I did get your application. At the moment I am neither accepting, nor rejecting your app. It actually really shocked me this morning because I opened the e-mail and suddenly there was a picture of a really handsome man, and I had no idea what was going on (I check my e-mail on my phone almost as soon as I wake up). In anycase I have glanced over it. I actually have a fairly serious love of Russian History. I actually have a gigantic book on Russian History for Christmas. It's still staring at me, waiting to be read, but I'm working on it. My area of expertise is acctually about the time of Pushkin and the Decembrist revolts, right before the freeing of the serfs, but I have a pretty good understanding of history and Russian history in the time period you're looking at.

What I'm saying is that from glancing over it, it looks like a good chance of a yes, but I want to actually read everything before I just accept.
Par Exemple
Russia is a rather fascinating country to study, I have to admit it was always my favorite subject in school. The only problem I had with it was that the subject was always heavily biased on what the author wanted the reader to base their political views upon. Why bother addressing the real issues with the country when you portray certain views as the typical beliefs of a group rather than those of a tiny subset of it?
-sigh-
Anyway, thanks for considering, and sorry for causing the confusion (yep, Alex will do that to ya, jk). o(^^o)(o^^)o

Edit: Lol, almost forgot the patronymics, are you familiar with Russian naming conventions?

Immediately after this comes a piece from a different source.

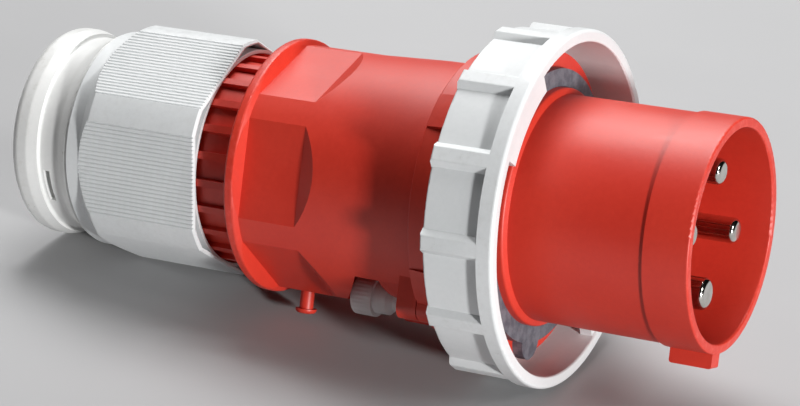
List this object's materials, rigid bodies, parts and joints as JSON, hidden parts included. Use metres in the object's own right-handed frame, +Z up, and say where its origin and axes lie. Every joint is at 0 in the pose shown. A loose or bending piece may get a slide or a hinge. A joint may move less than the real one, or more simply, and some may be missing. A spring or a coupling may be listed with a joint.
{
  "type": "pin and sleeve plug",
  "caption": "Heavy-duty watertight power plug: round keyed shroud with coaxial-circle contact pins, bayonet locking ring, gripped housing and screwed cable gland.",
  "frame": {"origin": "bottom centre of the bounding box, on the floor that the plug lies on", "axes": "+X towards the contact pins, with the plug's nose raised about 7 degrees because it rests on the locking ring and the gland nut; +Z up"},
  "size_m": [0.2458, 0.1122, 0.1129],
  "materials": {
    "red_plastic": "satin moulded polyamide, signal red",
    "grey_plastic": "fine-textured moulded polyamide, light grey",
    "white_plastic": "moulded polyamide, off-white",
    "gasket_rubber": "dark grey moulded rubber, matt",
    "black_rubber": "black rubber, matt",
    "nickel": "nickel-plated turned brass, bright",
    "zinc_steel": "zinc-plated steel",
    "brass_insert": "plain turned brass"
  },
  "bodies": {
    "housing": {"front_body": "red_plastic", "contact_carrier": "grey_plastic", "carrier_screws": "zinc_steel", "earth_pin": "nickel", "phase_pin_1": "nickel", "phase_pin_2": "nickel", "phase_pin_3": "nickel", "terminal_screws": "zinc_steel", "housing_seal": "black_rubber", "face_gasket": "gasket_rubber", "rear_housing": "red_plastic", "lock_screw": "grey_plastic", "lock_insert": "brass_insert", "cable_seal": "black_rubber", "seal_insert": "black_rubber", "thrust_ring": "white_plastic", "clamp_cage": "white_plastic"},
    "ring": {"bayonet_ring": "grey_plastic"},
    "bell": {"bell_mouth": "white_plastic"},
    "nut": {"gland_nut": "grey_plastic"}
  },
  "joints": [
    {"name": "ring_turn", "type": "hinge", "parent": "housing", "child": "ring", "pos_m": [0.04366, 0, 0.05464], "axis": [0.9926, 0, 0.1214], "range_deg": [0, 45]},
    {"name": "bell_travel", "type": "slide", "parent": "housing", "child": "bell", "axis": [-0.9926, 0, -0.1214], "range_m": [0, 0.00605]},
    {"name": "nut_turn", "type": "hinge", "parent": "bell", "child": "nut", "pos_m": [-0.0685, 0, 0.04092], "axis": [-0.9926, 0, -0.1214], "range_deg": [0, 540]}
  ],
  "couplings": [
    {"joint": "bell_travel", "follows": "nut_turn", "m_per_rad": 0.00063662}
  ]
}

Anna(russian diminutives being 'Anya' or 'Nyura') Ivanovna(daughter of Ivan) Zakharova

Regular forms: Anya; Nyura.
Tender forms: Anechka, Annushka; Nyurochka, Nyusha.
Somewhere between regular and tender: Anyuta.
Rude forms: An'ka; Nyurka.

Alexander Pinkerton

Regular: Alik.
Tender and rude simultaneously: Al'ka.

In Russia, when you're referring to someone in a formal setting, you don't just use their first name, but their first name and patronymic, i.e. "Anna Ivanovna" or their diminutive. Note that unlike in the West, dimunitive names are never used in formal situations — only full ones. Oddly, even though addressing a person by the first name and patronymic is very formal, addressing them with the patronymic alone is seen as highly informal, even less formal than addressing others by just their first name.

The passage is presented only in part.